Sometimes when someone is doing something we don’t like, we find it very difficult to care about why they are doing/saying it, and we find it very easy to label them as wrong. Some things are just so awful to hurtful to us, we lose our capacity to react any other way.
Has this happened to you? You really want to understand what motivated someone to do something —you sometimes even think you are trying to understand what motivated someone to do something. Your voice is pleasant, you insist that you really are curious. Yet, when it comes down to it, you really are furious, or disappointed, maybe full of despair. If you were able to slow it down enough and check in, you would be able to notice it.
Maybe your lips are tense, your eyebrows are fixed, your breath is short, your fingers held just a bit tighter than normal. When you pause for a moment to notice what is happening in your internal world, you become aware that you are not feeling very calm at all, and in fact, while you want to be curious about the other, you just aren’t quite there yet. And, it seems practically impossible to get there.
When I ask partner clients who are struggling with each other if they can offer empathy —which means begin to focus their attention on the other and becoming curious about the feelings and needs, they just ‘can’t’. Even if they want to. Their body is in such a neurological reaction of perceiving danger*, they aren’t able to notice that they are actually safe and sound, and it is this sense of danger that interferes with the compassion and connection they are hoping for.
*It is the extremely rare instance when someone is actually in danger. If you find yourself unsafe, meaning your life or your physical well-being is in question, please instantly remove yourself from the situation.
What I am referring to is perceived danger, which is very different than actual danger. However your bodymind is unable to distinguish the difference. So in that moment, your biochemistry is giving you the message you are in danger. The natural bodily reaction is finding power, rather than diving into compassion and care. The good news is that with intention and practice you can re-wire your circuits to recognize what is and isn’t actual danger. The result of this practice is finding yourself open-hearted more and more often.
Compassion and power are not mutually exclusive.
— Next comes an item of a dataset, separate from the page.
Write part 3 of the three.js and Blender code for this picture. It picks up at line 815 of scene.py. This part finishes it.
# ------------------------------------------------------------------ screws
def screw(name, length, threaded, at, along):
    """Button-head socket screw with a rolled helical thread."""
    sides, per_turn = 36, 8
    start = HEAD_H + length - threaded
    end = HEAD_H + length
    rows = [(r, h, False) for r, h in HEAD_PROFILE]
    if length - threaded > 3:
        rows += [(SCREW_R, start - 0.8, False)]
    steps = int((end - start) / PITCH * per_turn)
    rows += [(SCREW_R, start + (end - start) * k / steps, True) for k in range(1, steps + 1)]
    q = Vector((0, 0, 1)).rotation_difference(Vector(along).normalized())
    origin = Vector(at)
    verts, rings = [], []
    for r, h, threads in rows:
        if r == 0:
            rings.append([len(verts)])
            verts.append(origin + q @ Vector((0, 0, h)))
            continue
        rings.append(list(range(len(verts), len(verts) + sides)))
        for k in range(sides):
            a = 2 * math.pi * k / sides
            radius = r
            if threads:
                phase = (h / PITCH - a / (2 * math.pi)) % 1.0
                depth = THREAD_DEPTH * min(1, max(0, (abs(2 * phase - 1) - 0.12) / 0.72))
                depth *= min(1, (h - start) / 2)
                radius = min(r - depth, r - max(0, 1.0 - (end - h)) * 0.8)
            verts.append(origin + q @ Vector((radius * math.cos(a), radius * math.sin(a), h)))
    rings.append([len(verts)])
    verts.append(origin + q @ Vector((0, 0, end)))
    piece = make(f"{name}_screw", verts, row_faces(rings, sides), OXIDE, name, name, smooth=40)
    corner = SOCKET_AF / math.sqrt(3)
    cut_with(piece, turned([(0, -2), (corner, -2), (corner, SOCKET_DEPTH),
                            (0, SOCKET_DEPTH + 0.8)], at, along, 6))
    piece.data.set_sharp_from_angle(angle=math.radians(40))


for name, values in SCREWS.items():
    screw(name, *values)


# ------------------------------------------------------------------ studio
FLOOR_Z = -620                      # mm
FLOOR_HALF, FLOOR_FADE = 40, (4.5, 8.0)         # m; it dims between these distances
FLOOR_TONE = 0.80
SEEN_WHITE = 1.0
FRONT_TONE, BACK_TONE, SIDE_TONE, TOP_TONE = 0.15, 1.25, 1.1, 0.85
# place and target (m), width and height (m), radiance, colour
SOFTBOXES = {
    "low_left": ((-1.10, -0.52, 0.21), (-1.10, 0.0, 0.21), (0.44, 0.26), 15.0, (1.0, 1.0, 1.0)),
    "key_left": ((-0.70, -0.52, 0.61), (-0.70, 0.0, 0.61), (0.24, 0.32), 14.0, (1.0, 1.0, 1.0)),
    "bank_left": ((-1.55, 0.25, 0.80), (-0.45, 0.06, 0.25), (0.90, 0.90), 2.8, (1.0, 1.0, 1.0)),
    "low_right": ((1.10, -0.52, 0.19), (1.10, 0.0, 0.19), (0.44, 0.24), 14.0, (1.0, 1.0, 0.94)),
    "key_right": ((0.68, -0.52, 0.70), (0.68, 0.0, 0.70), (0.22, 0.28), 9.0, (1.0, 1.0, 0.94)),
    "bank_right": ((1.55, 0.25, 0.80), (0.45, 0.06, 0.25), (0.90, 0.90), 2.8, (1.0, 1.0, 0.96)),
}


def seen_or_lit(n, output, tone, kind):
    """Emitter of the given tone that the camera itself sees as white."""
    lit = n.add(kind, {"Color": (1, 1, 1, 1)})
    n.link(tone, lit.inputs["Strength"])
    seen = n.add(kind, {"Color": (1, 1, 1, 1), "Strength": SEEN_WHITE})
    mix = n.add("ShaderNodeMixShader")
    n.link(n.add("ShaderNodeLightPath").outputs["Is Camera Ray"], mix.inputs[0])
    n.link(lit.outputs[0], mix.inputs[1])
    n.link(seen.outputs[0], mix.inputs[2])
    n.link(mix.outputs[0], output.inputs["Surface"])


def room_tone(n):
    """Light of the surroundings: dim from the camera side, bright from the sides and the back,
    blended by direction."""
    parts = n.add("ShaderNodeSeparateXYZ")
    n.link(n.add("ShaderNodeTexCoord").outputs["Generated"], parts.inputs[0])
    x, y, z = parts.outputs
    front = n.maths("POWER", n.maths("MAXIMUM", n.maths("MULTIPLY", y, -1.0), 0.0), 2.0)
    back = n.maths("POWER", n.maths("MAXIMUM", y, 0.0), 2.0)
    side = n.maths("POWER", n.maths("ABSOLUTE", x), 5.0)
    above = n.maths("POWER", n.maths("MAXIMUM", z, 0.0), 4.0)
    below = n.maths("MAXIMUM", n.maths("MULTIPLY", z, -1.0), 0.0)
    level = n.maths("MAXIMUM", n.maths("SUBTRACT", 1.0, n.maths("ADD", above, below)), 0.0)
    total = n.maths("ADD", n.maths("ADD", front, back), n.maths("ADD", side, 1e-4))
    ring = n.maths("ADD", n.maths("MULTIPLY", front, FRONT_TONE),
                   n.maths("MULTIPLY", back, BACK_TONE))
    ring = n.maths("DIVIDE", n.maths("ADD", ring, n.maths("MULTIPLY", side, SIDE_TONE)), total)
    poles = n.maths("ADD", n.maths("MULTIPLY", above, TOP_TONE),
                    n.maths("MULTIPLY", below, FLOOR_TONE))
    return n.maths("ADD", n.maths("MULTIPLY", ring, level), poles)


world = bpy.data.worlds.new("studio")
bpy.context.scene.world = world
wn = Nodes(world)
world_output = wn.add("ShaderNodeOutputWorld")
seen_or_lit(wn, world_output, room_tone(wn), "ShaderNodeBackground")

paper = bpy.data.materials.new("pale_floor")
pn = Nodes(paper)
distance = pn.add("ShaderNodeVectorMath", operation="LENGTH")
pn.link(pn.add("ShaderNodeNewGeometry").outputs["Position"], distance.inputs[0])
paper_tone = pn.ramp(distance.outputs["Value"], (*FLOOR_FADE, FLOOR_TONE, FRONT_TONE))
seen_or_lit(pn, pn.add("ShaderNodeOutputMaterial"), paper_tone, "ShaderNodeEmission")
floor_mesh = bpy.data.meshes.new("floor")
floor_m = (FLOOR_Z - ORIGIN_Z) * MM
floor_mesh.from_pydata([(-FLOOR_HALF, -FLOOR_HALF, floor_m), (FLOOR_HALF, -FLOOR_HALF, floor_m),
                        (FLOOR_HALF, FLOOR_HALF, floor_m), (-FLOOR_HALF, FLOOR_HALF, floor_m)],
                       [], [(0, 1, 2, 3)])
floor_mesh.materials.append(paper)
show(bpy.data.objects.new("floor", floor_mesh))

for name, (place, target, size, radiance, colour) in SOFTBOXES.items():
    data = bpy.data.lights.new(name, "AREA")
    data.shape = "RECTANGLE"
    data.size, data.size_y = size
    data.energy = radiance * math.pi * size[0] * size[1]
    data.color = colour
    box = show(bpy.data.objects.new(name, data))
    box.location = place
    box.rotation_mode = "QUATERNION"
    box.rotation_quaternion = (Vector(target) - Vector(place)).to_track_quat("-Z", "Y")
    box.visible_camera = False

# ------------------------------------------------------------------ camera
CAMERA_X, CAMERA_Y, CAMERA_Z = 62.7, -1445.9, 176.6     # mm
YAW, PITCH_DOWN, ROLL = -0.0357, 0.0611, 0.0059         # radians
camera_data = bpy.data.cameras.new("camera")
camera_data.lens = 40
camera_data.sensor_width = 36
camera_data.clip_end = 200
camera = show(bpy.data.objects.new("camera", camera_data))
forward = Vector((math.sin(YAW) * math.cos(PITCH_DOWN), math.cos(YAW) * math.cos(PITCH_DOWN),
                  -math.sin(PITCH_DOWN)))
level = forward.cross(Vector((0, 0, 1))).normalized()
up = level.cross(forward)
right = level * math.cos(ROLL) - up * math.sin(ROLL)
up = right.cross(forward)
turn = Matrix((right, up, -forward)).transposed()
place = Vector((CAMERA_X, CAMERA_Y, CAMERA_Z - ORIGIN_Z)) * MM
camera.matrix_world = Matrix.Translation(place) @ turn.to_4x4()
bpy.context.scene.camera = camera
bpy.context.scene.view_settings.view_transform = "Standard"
Another handicap to compassion and empathy is a misunderstanding of what it means. You can be quite caring about, understanding and compassionate toward someone and/or their distressing situation. You might even deeply care about something they are asking you for –and, don’t want to say yes to it. It doesn’t mean you agree with what they are saying, what they are doing, what they are thinking or what they are asking for. It might be a struggle for you to consider yourself compassionate in the midst of saying no to something that someone is asking you for.
The tragic remedy (meaning painful for you or the other) for some is to create distance —to stay away from someone to avoid the possibility they will ask you for anything. F others, anger (generating power and energy) is the tragic remedy. You get mad at them for even asking. Have you ever thought, “I can’t believe they are asking me for that!” Maybe even adding, “Especially after they did this to me!” Getting mad sparks internal power.
The remedy is to remember that someone else’s needs are just that; someone else’s needs. They are dear and precious and you can care. You are not required to do anything about hearing about them. I repeat…having compassion does not mean agreement, or responsibility for doing something about someone else’s needs. You are not required to solve their problems. You are free to choose what best serves you both (meaning including your own needs, which are also dear and precious). You don’t have to talk to someone (if they ask), listen to them, have lunch, lend them money, nothing.
With this new understanding I hope you will find more freedom to allow compassion and deep care to show up in difficult circumstances while remaining firmly connected to your inner strength to choose.